We first compare the Gini index of both cities. Let’s import the Gini_Seg class from segregation, fit both indexes and check the difference in point estimation.

[11]:

from segregation.aspatial import GiniSeg

G_la = GiniSeg(la_2010, 'nhblk10', 'pop10')
G_ny = GiniSeg(ny_2010, 'nhblk10', 'pop10')

G_la.statistic - G_ny.statistic

[11]:

-0.10652888790131243

Let’s decompose these difference according to Rey, S. et al “Comparative Spatial Segregation Analytics”. Forthcoming. You can check the options available in this decomposition below:

[12]:

help(DecomposeSegregation)

Help on class DecomposeSegregation in module segregation.decomposition.decompose_segregation:

class DecomposeSegregation(builtins.object)
 |  Decompose segregation differences into spatial and attribute components.
 |
 |  Given two segregation indices of the same type, use Shapley decomposition
 |  to measure whether the differences between index measures arise from
 |  differences in spatial structure or population structure
 |
 |  Parameters
 |  ----------
 |  index1 : segregation.SegIndex class
 |      First SegIndex class to compare.
 |  index2 : segregation.SegIndex class
 |      Second SegIndex class to compare.
 |  counterfactual_approach : str, one of
 |                            ["composition", "share", "dual_composition"]
 |      The technique used to generate the counterfactual population
 |      distributions.
 |
 |  Attributes
 |  ----------
 |
 |  c_s : float
 |      Shapley's Spatial Component of the decomposition
 |
 |  c_a : float
 |      Shapley's Attribute Component of the decomposition
 |
 |  Methods
 |  ----------
 |
 |  plot : Visualize features of the Decomposition performed
 |      plot_type : str, one of ['cdfs', 'maps']
 |
 |      'cdfs' : visualize the cumulative distribution functions of the compositions/shares
 |      'maps' : visualize the spatial distributions for original data and counterfactuals generated and Shapley's components (only available for GeoDataFrames)
 |
 |  Examples
 |  --------
 |  Several examples can be found at https://github.com/pysal/segregation/blob/master/notebooks/decomposition_wrapper_example.ipynb.
 |
 |  Methods defined here:
 |
 |  __init__(self, index1, index2, counterfactual_approach='composition')
 |      Initialize self.  See help(type(self)) for accurate signature.
 |
 |  plot(self, plot_type='cdfs')
 |      Plot the Segregation Decomposition Profile
 |
 |  ----------------------------------------------------------------------
 |  Data descriptors defined here:
 |
 |  __dict__
 |      dictionary for instance variables (if defined)
 |
 |  __weakref__
 |      list of weak references to the object (if defined)

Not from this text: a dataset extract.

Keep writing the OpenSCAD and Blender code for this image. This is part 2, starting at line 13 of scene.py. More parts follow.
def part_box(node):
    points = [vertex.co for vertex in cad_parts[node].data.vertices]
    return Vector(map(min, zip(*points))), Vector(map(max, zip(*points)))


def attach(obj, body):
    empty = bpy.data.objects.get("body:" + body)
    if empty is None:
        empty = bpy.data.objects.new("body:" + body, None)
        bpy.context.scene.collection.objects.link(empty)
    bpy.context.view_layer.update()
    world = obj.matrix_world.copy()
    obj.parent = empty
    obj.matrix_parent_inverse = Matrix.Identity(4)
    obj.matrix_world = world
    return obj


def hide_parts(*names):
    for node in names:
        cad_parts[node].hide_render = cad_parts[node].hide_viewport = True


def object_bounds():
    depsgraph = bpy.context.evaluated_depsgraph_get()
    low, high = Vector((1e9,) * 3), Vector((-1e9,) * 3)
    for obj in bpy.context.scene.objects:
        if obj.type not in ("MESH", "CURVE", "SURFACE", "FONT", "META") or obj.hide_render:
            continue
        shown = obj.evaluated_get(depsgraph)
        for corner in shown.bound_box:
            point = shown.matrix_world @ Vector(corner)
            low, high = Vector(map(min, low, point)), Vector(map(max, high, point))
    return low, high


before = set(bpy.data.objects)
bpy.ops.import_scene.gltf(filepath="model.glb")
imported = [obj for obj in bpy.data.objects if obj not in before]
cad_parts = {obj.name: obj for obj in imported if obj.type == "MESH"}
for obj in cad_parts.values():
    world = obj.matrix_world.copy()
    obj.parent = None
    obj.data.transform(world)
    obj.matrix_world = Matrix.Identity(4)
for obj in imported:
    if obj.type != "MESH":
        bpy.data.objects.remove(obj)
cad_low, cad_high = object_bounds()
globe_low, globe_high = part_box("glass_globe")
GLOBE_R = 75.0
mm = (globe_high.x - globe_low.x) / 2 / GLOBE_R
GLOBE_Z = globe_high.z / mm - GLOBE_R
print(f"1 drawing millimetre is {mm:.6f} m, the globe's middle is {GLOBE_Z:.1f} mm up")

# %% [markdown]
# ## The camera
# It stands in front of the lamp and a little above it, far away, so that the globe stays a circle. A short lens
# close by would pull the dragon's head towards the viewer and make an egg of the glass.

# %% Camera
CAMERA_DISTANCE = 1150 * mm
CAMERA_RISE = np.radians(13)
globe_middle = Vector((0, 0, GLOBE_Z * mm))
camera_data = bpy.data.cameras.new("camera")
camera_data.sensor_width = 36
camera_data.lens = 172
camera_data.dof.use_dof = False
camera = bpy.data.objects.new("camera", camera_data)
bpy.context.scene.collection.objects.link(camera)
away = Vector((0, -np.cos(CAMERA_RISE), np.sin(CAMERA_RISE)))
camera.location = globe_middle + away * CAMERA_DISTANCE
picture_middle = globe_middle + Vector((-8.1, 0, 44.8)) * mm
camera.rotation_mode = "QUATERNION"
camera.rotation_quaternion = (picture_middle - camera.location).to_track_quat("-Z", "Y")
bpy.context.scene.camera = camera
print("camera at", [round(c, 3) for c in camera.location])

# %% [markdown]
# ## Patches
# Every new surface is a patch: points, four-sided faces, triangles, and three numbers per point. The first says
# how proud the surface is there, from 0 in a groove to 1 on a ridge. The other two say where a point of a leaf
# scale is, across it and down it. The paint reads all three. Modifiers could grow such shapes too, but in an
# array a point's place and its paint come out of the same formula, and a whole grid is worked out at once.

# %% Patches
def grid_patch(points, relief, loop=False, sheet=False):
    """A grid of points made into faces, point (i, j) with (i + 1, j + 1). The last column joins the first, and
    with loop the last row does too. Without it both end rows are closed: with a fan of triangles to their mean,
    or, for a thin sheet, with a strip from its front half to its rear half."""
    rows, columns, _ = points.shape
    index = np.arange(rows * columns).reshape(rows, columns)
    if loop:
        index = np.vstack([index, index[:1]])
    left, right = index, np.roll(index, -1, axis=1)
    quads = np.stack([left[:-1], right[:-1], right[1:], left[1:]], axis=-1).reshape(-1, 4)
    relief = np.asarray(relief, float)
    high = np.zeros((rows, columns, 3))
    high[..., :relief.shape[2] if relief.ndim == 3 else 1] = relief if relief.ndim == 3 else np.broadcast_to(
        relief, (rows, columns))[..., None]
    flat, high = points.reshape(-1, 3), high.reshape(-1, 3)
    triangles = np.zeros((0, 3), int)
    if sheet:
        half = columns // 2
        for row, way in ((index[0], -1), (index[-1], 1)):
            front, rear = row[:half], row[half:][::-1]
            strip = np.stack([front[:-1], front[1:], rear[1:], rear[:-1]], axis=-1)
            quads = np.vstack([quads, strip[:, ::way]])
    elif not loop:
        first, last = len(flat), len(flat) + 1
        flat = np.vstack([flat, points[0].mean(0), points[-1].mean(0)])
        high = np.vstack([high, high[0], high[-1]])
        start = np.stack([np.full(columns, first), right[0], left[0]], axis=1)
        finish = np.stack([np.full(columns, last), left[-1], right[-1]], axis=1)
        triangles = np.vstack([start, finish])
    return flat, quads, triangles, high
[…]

Composition Approach (default)¶

The difference of -0.10653 fitted previously, can be decomposed into two components. The Spatial component and the attribute component. Let’s estimate both, respectively.

[13]:

DS_composition = DecomposeSegregation(G_la, G_ny)
DS_composition.c_s

[13]:

0.029575766160051364

[14]:

DS_composition.c_a

[14]:

-0.1361046540613638

So, the first thing to notice is that attribute component, i.e., given by a difference in the population structure (in this case, the composition) plays a more important role in the difference, since it has a higher absolute value.

The difference in the composition can be inspected in the plotting method with the type cdfs:

[15]:

DS_composition.plot(plot_type = 'cdfs')

../_images/notebooks_06_decomposition_example_30_0.png

If your data is a GeoDataFrame, it is also possible to visualize the counterfactual compositions with the argument plot_type = 'maps'

The first and second contexts are Los Angeles and New York, respectively.

[16]:

DS_composition.plot(plot_type = 'maps')

../_images/notebooks_06_decomposition_example_32_0.png

Note that in all plotting methods, the title presents each component of the decomposition performed.

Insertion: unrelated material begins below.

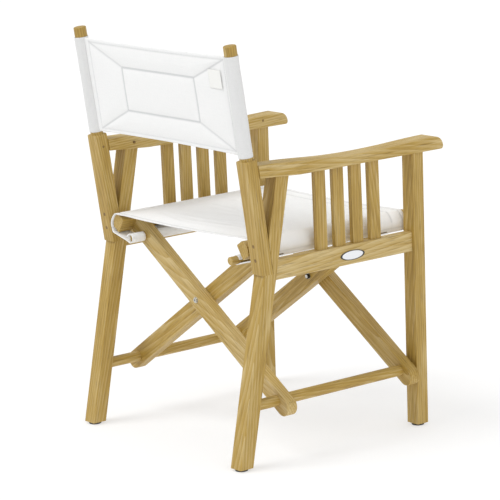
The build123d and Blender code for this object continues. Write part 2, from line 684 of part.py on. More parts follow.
def make_xframe():
    """Legs, rails, rods and pivots between the two side frames."""
    outer_rear, inner_rear, inner_front, outer_front = xleg_faces()
    make_xleg(-1, outer_rear, 0.0, "outer_rear_xleg")
    make_xleg(-1, outer_front, 0.0, "outer_front_xleg")
    make_xleg(1, inner_rear, RUNNING_GAP, "inner_rear_xleg")
    make_xleg(1, inner_front, RUNNING_GAP, "inner_front_xleg")
    make_seat_rail(-1, (outer_rear, outer_front), "left_seat_rail")
    make_seat_rail(1, (inner_rear, inner_front), "right_seat_rail")
    make_sling_rod(-1, LEFT_ROD_SHIFT, "left_sling_rod")
    make_sling_rod(1, 0, "right_sling_rod")
    make_pivot_bolts("pivot_bolts")
    make_pivot_washers("pivot_washers")
    make_pivot_nuts("pivot_nuts")
    make_seat_sling((outer_rear, outer_front), (inner_rear, inner_front), "seat_sling")


for each_name, each_side in SIDES.items():
    make_side_frame(each_name, each_side)
make_xframe()
make_back_sling("back_sling")
make_back_label("back_label")
make_badge_plate("badge_plate")
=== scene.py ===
"""Looks of a folding director chair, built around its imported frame.

The oiled timber, the steel, the glides and the badge keep their CAD meshes and get a finish. The canvas
seat, the quilted back, its sleeves and its label are built here and stand for their plain CAD solids.
"""

import json
import logging
import math
from dataclasses import dataclass, field, replace
from enum import Enum

import bmesh
import bpy
import numpy as np
from mathutils import Euler, Matrix, Vector


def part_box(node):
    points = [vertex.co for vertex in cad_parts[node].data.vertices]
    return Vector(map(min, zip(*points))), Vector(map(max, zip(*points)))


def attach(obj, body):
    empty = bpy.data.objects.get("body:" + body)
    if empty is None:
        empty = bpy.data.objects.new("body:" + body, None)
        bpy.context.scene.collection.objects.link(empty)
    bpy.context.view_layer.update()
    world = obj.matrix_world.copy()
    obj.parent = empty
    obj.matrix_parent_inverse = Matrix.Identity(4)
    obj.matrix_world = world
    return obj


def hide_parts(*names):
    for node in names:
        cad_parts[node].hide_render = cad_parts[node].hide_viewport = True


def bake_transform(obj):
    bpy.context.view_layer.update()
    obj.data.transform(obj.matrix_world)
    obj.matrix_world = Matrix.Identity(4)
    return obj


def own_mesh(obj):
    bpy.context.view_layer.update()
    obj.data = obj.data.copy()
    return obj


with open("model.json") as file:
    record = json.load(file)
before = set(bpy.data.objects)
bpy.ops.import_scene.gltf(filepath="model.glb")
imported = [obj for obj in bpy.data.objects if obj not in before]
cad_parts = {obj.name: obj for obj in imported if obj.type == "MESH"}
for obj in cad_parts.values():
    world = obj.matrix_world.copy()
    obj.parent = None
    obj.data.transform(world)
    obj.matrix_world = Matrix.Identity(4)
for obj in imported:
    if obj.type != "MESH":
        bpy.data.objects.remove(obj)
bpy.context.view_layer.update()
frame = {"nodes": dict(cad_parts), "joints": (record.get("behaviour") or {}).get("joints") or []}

LOG = logging.getLogger("chair")
MM = 0.001
UP = Vector((0, 0, 1))
WAVE_PERIOD = 0.314  # metres from one band of a wave texture at scale 1 to the next
NOISE_GRAIN = 0.5  # metres across a blotch of a noise texture at scale 1

Value = float | int | tuple | str | bpy.types.NodeSocket


def linear(colour: str) -> tuple[float, float, float, float]:
    """Turn an sRGB hex colour into linear RGBA.

    Args:
        colour: six hex digits.

    Returns:
        Linear red, green, blue and an alpha of 1.
    """
    parts = [int(colour[i:i + 2], 16) / 255 for i in (0, 2, 4)]
    low = [c / 12.92 if c <= 0.04045 else ((c + 0.055) / 1.055) ** 2.4 for c in parts]
    return low[0], low[1], low[2], 1.0


def add_node(tree: bpy.types.NodeTree, kind: str, sockets: dict[str | int, Value] | None = None,
             **settings: object) -> bpy.types.Node:
    """Add a node, with its settings, its socket values and its links.

    Args:
        tree: the tree that gets the node.
        kind: the node's type.
        sockets: for each input socket, a value or the output socket that feeds it.
        settings: the node's own properties.

    Returns:
        The new node.
    """
    node = tree.nodes.new(kind)
    for name, value in settings.items():
        setattr(node, name, value)
    for key, value in (sockets or {}).items():
        if isinstance(value, bpy.types.NodeSocket):
            tree.links.new(value, node.inputs[key])
        else:
            node.inputs[key].default_value = value
    return node


def new_material(name: str) -> tuple[bpy.types.Material, bpy.types.NodeTree]:
    """Make an empty node material.

    Args:
        name: the material's name.

    Returns:
        The material and its tree.
    """
    material = bpy.data.materials.new(name)
    material.use_nodes = True
    material.node_tree.nodes.clear()
    return material, material.node_tree


def surfaced(material: bpy.types.Material, sockets: dict[str | int, Value]) -> bpy.types.Material:
    """Give a material its Principled shader.

    Args:
        material: the material.
        sockets: the shader's values and links.

    Returns:
        The same material.
    """
    shader = add_node(material.node_tree, "ShaderNodeBsdfPrincipled", sockets)
    add_node(material.node_tree, "ShaderNodeOutputMaterial", {"Surface": shader.outputs[0]})
    return material


def add_object(name: str, data: bpy.types.ID) -> bpy.types.Object:
    """Make an object and put it in the scene.

    Args:
        name: the object's name.
        data: its mesh, camera or light.

    Returns:
        The new object.
    """
    made = bpy.data.objects.new(name, data)
    bpy.context.scene.collection.objects.link(made)
    return made


class Grain(Enum):
    """Which way the grain runs in a piece of timber, as the turn that lays it along local Z."""

    UPRIGHT = (0.0, 0.0, 0.0)
    LENGTHWISE = (math.radians(90), 0.0, 0.0)
    REAR_LEG = (math.radians(-11.9), 0.0, 0.0)
    BACK_POST = (math.radians(7), 0.0, 0.0)
    RISES_LEFT = (0.0, math.radians(-56.85), 0.0)
    RISES_RIGHT = (0.0, math.radians(56.85), 0.0)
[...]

Dual Composition Approach¶

The dual_composition approach is similar to the composition approach. However, it uses also the counterfactual composition of the cdf of the complementary group.

[19]:

DS_dual = DecomposeSegregation(G_la, G_ny, counterfactual_approach = 'dual_composition')
DS_dual.plot(plot_type = 'cdfs')

../_images/notebooks_06_decomposition_example_42_0.png

It is possible to see that the component values are very similar with slight changes from the composition approach.

[20]:

DS_dual.plot(plot_type = 'maps')

../_images/notebooks_06_decomposition_example_44_0.png

The counterfactual distributions are virtually the same (but not equal) as the one from the composition approach.

Inspecting a different index: Relative Concentration¶

[21]:

from segregation.spatial import RelativeConcentration

RCO_la = RelativeConcentration(la_2010, 'nhblk10', 'pop10')
RCO_ny = RelativeConcentration(ny_2010, 'nhblk10', 'pop10')

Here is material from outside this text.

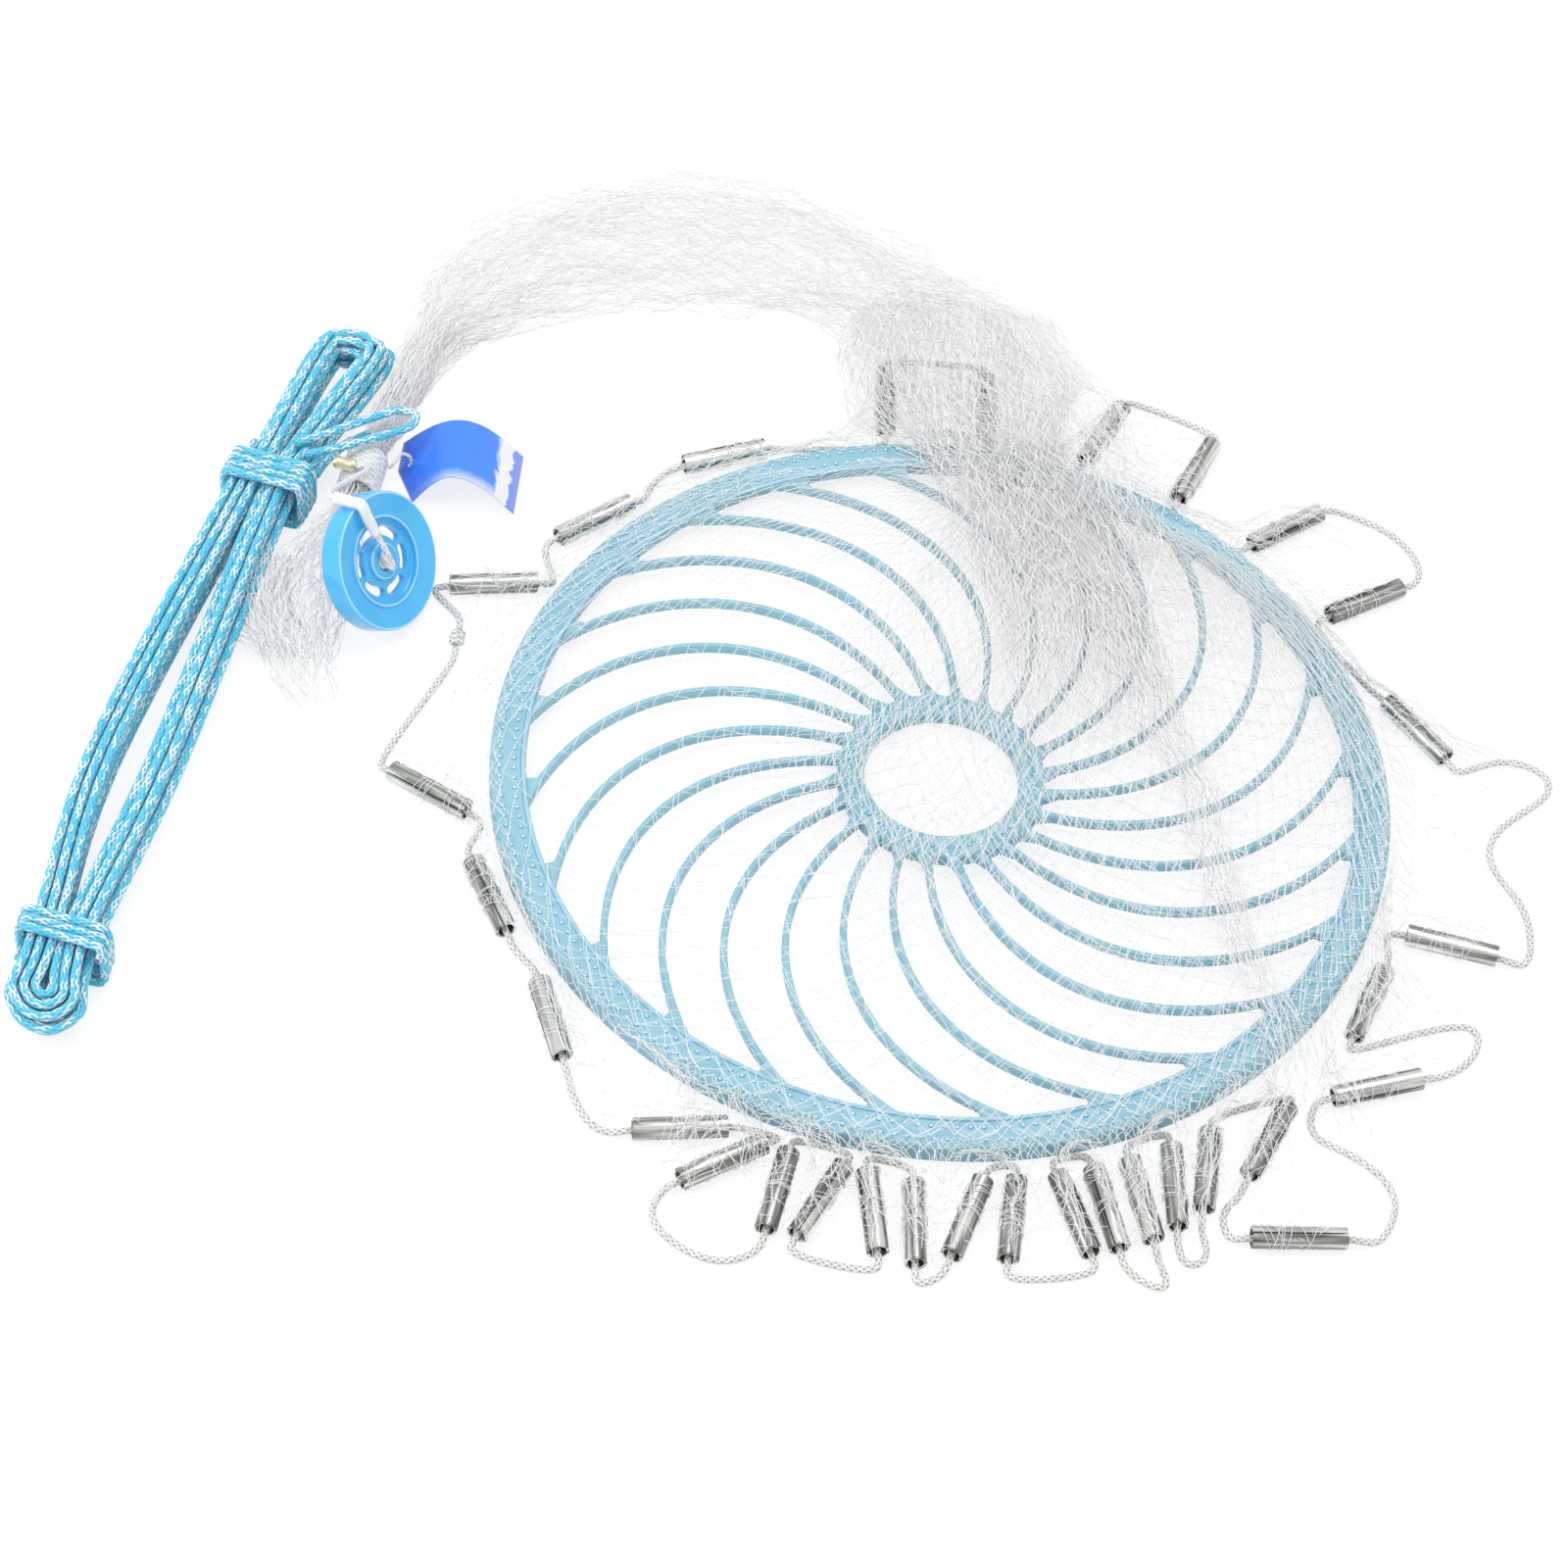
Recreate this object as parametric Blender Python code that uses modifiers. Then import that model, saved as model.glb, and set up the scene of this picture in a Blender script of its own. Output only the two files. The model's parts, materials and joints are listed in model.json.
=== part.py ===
"""A hand-thrown cast net with a large plastic throwing disc, laid out on the floor.

Metres, +Z up, the floor at z = 0. The net is gathered into a neck behind the disc,
its hem hangs on a weighted lead line round the disc, and the hand rope lies beside it
in a tied hank. The origin is under the middle of the box round everything but the rope.
"""

import math

import bmesh
import bpy
import numpy as np
from mathutils import Matrix, Vector

# Throwing disc
DISC_D = 0.400
DISC_H = 0.010
RIM_W = 0.016
RIM_TOP_T = 0.0026
RIM_WALL_T = 0.0026
RIM_EDGE_R = 0.0016
BEAD_H = 0.0007
BEAD_W = 0.0022
LIP_H = 0.0045
HUB_HOLE_D = 0.069
HUB_W = 0.0118
HUB_H = 0.0066
SPOKES = 24
SPOKE_W = 0.0031
SPOKE_H = 0.0046
SPOKE_DROP = 0.0005
SPOKE_SWEEP = math.radians(47)
SPOKE_LEAVES = math.radians(8)
SPOKE_ARRIVES = math.radians(108)
SPOKE_HUB_HANDLE = 0.072
SPOKE_RIM_HANDLE = 0.068
SPOKE_PHASE = math.radians(11.4)
SPOKE_STEPS = 7
GUSSET = 0.011
ROOT = 0.0015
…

RCO_la.statistic - RCO_ny.statistic

[21]:

-0.4252237137424809

[22]:

RCO_DS_composition = DecomposeSegregation(RCO_la, RCO_ny)
RCO_DS_composition.c_s

[22]:

-0.37586237172215886

[23]:

RCO_DS_composition.c_a

[23]:

-0.049361342020322

It is possible to note that, in this case, the spatial component is playing a much more relevant role in the decomposition.